Minimax-Optimal Multi-Agent Robust Reinforcement Learning

Jiao, Yuchen, Li, Gen

arXiv.org Artificial Intelligence 

The rapidly evolving field of multi-agent reinforcement learning (MARL), also referred to as Markov games (MGs) (Littman, 1994; Shapley, 1953), explores how a group of agents interacts in a shared, dynamic environment to maximize their individual expected cumulative rewards (Zhang et al., 2020a; Lanctot et al., 2019; Silver et al., 2017; Vinyals et al., 2019). This area has found wide applications in fields such as ecosystem management (Fang et al., 2015), strategic decision-making in board games (Silver et al., 2017), management science (Saloner, 1991), and autonomous driving (Zhou et al., 2020). However, in real-world applications, environmental uncertainties--stemming from factors such as system noise, model misalignment, and the sim-to-real gap--can significantly alter both the qualitative outcomes of the game and the cumulatiev rewards that agents receive (Slumbers et al., 2023).
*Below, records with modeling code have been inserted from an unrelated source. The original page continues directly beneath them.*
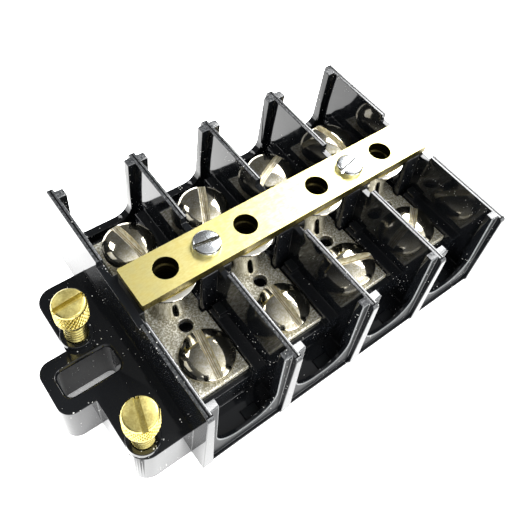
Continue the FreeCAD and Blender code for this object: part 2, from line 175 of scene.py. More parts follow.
@dataclass(frozen=True)
class Finish:
    """A surface: its name, colour and gloss. Patterns are added by the kinds below."""

    name: str
    colour: str
    roughness: float

    def start(self, metallic: float) -> tuple[bpy.types.Material, Tree, bpy.types.Node, Socket]:
        """Make the material with its shader and millimetre coordinates.

        Args:
            metallic: 1 for bare metal, 0 for plastic.

        Returns:
            Material, node tree, shader node and a coordinate socket in millimetres.
        """
        material = bpy.data.materials.new(self.name)
        material.use_nodes = True
        tree = material.node_tree
        shader = tree.nodes["Principled BSDF"]
        shader.inputs["Base Color"].default_value = linear(self.colour)
        shader.inputs["Metallic"].default_value = metallic
        shader.inputs["Roughness"].default_value = self.roughness
        place = add_node(tree, "ShaderNodeTexCoord")
        scaled = add_node(tree, "ShaderNodeMapping", {"Scale": (1000.0, 1000.0, 1000.0)},
                          {"Vector": place.outputs["Object"]})
        return material, tree, shader, scaled.outputs["Vector"]


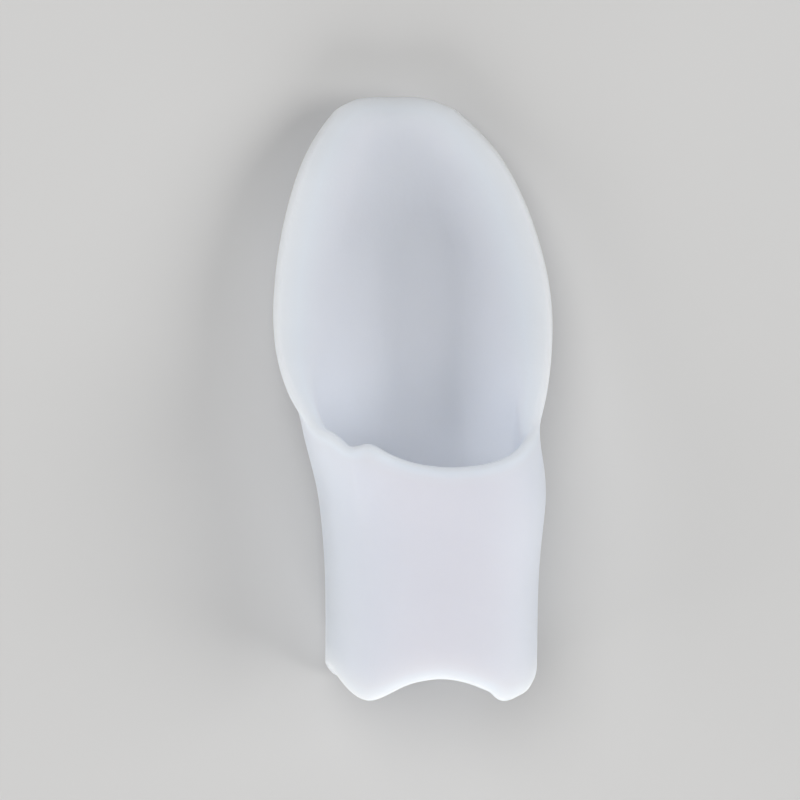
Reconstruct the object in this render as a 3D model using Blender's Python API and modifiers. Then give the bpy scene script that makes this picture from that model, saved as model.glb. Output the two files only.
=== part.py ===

It has been demonstrated that when solutions learned in a simulated environment are applied, even a small deviation in the deployed environment from the expected model can result in catastrophic performance drops for one or more agents (Shi et al., 2024c; Balaji et al., 2019; Yeh et al., 2021; Zeng et al., 2022; Zhang et al., 2020b). These challenges motivate the study of robust Markov games (RMGs), which assume that each agent aims to maximize its worst-case cumulative reward in an environment where the transition model is constrained by an uncertainty set centered around an unknown nominal model. Given the competitive nature of the game, the objective of RMGs is to reach an equilibrium where no agent has an incentive to unilaterally change its policy to increase its own payoff. A classical type of equilibrium is the robust Nash equilibrium (NE) (Nash Jr, 1950), where each agent's policy is independent, and no agent can improve its worst-case performance by deviating from its current strategy. Due to the high computational cost of solving robust NEs, especially in games with more than two agents, this concept is often relaxed to the robust coarse correlated equilibrium (CCE), where agents' policies may be correlated (Moulin & Vial, 1978). In the context of RMGs, achieving equilibrium with minimal samples is of particular interest, as data is often limited in practical applications.